Tips to Be More Productive
Call these hacks, tips, or your favorite content buzzword of the day. Regardless, think of them as opportunities. Even if you don’t want to give any of these suggestions a try, hopefully they give you the inspiration to just do something different in your day to day. I guarantee you that nobody ever gets better by sticking to the same routine each and every day.
- Wake up (and get out of bed) 30 minutes earlier. Nobody likes physically getting out of bed, but showing up to work just a bit earlier can boost your productivity for the rest of the day. Arriving before your co-workers show, and keeping your head down amongst chatter improves the chances of your day getting off to a good start.Even if the benefit of showing up earlier to work is as simple as finding a parking spot in a normally crowded garage can help you maintain positivity. Alternatively, you can use the extra morning time to exercise, or make a healthier lunch than what you’d go out to retrieve at noon. There are only so many hours in the day, so lengthen yours a bit and see what happens.
- Define “healthy breakfast” and then eat it. Now that you’ve got 30 more minutes in your morning, you don’t really have an excuse to not eat breakfast. Importantly, this is not a directive for daily pancake intake. Sluggish is just as bad a look as being hangry, so load up on a healthy breakfast before setting out, and let it fuel you to a more productive day.

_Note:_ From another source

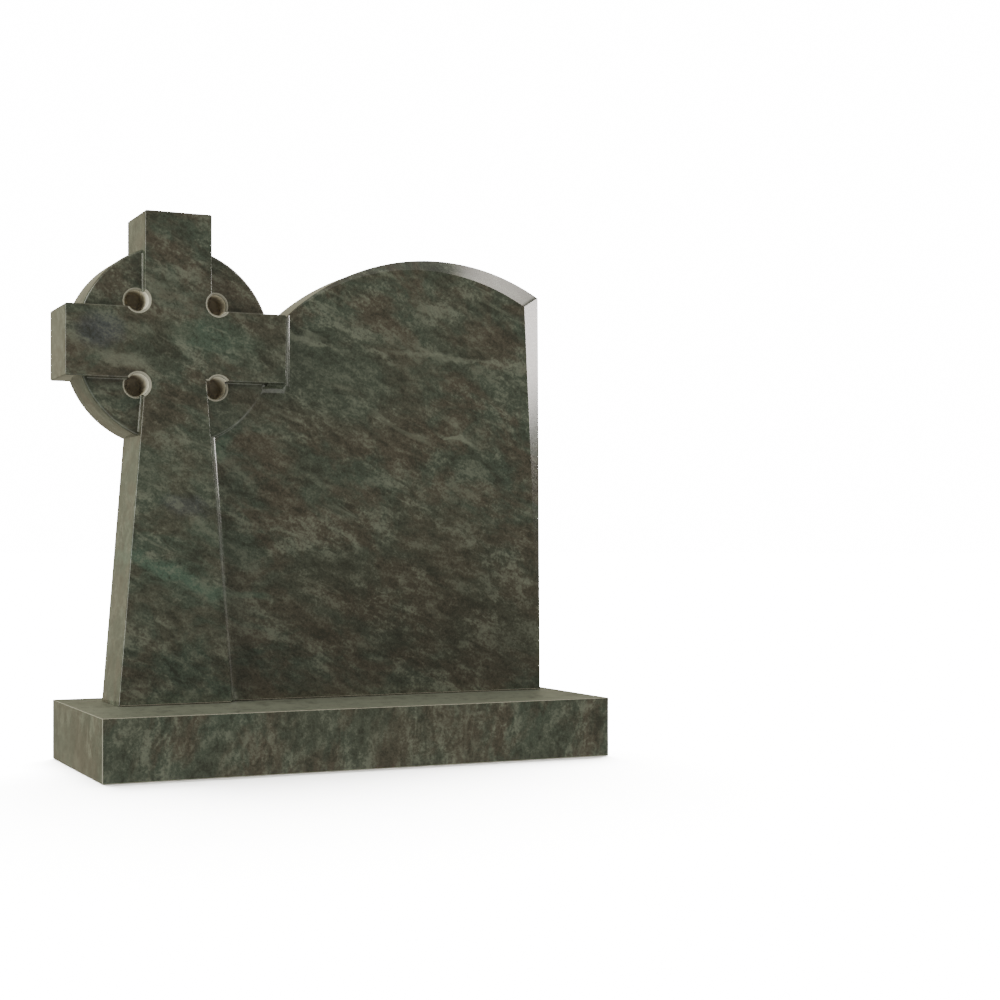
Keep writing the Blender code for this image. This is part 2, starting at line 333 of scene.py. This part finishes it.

- Yeah, your phone. Lock it up. The average user engages in 76 separate sessions with their phone per day, according to a recent study. That’s insane, and insanely disruptive. Especially when you have a major project to complete, stick your phone in your drawer and physically turn the key to lock it. You’ll be surprised how liberating this action can can be, and how laser-focused your mind can become.
- Listen to music, but try to ditch the lyrics. Recent studies suggest that music eliminates distractions and can help improve your mood. However, music with lyrics was shown to have a negative effect on people trying to write due to the language part of your brain being used to listen to the song playing. I say maybe, maybe not. But something to be aware of, and try yourself.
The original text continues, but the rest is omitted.